Monday, May 14, 2012
This post is dedicated to the memory of Trish, a wonderful photographer from Canada, who had such appreciation for and gave the most supportive and encouraging words to the rest of us regarding our own photography. I will miss your kind words, Trish. Fly high!
|North fountain in front of the Neues Schloss (New Palace) in Stuttgart|
The two massive fountains that grace the park in front of the New Palace in central Stuttgart are quite beautiful. And they are huge. They date back to 1863, the year before King Wilhelm I died at Rosenstein Palace, not too far away.
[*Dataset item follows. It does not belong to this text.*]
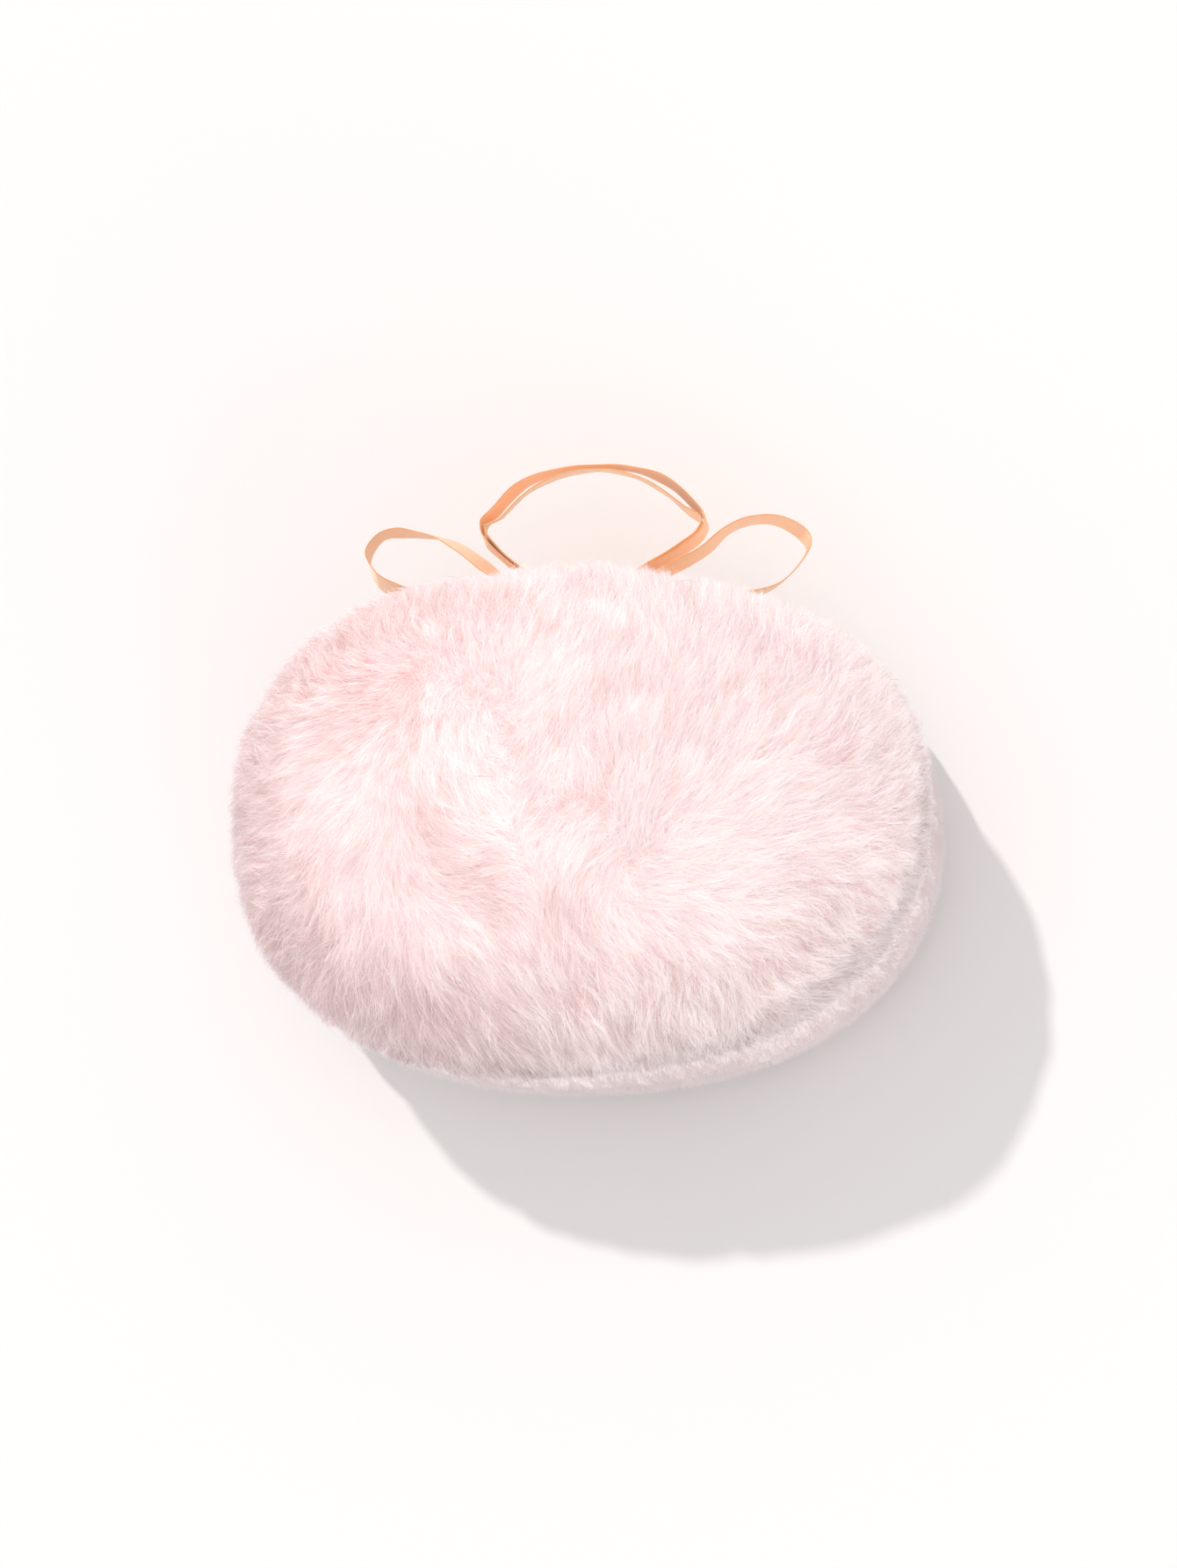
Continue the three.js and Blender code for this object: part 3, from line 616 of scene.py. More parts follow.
# %% Comb strokes
# x, y on the pattern, direction in degrees, lean in millimetres
COMB_STROKES = np.array([
    (-19.9, 3.6, -148, 4.5), (-25.5, -2.0, -170, 4.5), (-16.5, -0.9, -129, 4.5),
    (-13.6, -4.1, -121, 4.5), (-16.2, -7.1, -111, 6.0), (-11.4, -5.5, -72, 4.5),
    (-10.5, -12.1, -104, 6.5), (-7.4, -13.4, -60, 6.0), (-8.1, -6.2, -37, 4.0),
    (-4.5, -6.8, -21, 4.0), (-2.4, -5.1, -18, 4.0), (-4.3, -0.6, -59, 3.8), (-5.8, 3.4, -72, 3.4),
    (3.1, -4.6, -157, 3.4), (1.6, -6.4, -108, 4.0), (0.6, -9.7, -96, 4.5), (1.5, -2.5, -146, 3.4),
    (5.2, -11.0, -76, 4.5), (7.8, -12.7, -60, 5.0), (10.4, -10.3, -39, 5.5), (8.8, -6.7, -6, 4.5),
    (13.7, -4.8, 14, 5.5), (17.0, -0.3, 36, 5.0), (11.6, 2.8, 63, 4.2), (5.7, 2.5, 71, 3.8),
    (3.8, 5.1, 88, 3.6), (0.7, 1.2, 45, 3.4), (6.3, -2.2, 70, 3.2), (-1.6, 11.2, 97, 3.6),
    (6.7, 10.9, 81, 4.0), (16.3, 11.7, 59, 4.5), (23.3, 7.1, 39, 5.0), (28.8, 2.0, 19, 5.5),
    (32.0, -4.5, 4, 5.5), (30.8, -8.8, -8, 5.5), (23.6, -11.1, -11, 6.0), (20.6, -15.0, -25, 6.0),
    (14.4, -18.8, -41, 6.0), (5.4, -18.6, -58, 6.0), (-0.9, -17.3, -74, 6.0),
    (-6.2, -19.0, -83, 5.5), (-16.1, -17.9, -132, 6.0), (-21.1, -13.2, -147, 6.0),
    (-24.5, -8.9, -161, 5.0), (-14.2, 15.8, 128, 2.6), (-20.7, 12.9, 157, 3.0),
    (-23.9, 5.6, -178, 3.6), (-13.6, 6.8, -160, 1.6), (-8.3, 5.6, -90, 1.6),
    (-6.0, 11.2, 100, 1.6), (2.5, 2.2, 90, 2.0),
])
COMB_SOFTNESS = 2.2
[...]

The fountains were meant as birthday gifts to His Majesty. At the base of each fountain are four figures, each representing the four of principal rivers that flow through what is today the federal state of Baden-Württemberg. As there are two fountains, that of course brings the total number of such figures to eight, although there are many more than eight rivers in Württemberg.
The names of the rivers represented on the fountain to the left, when facing the palace, are the Jagst, Donau, Tauber and the Nagold. On the fountain to the right, which is to the south, are the Neckar, Kocher, Fils and Enz. The fountains were cast in Wasseralfingen, which is today a part of the city of Aalen.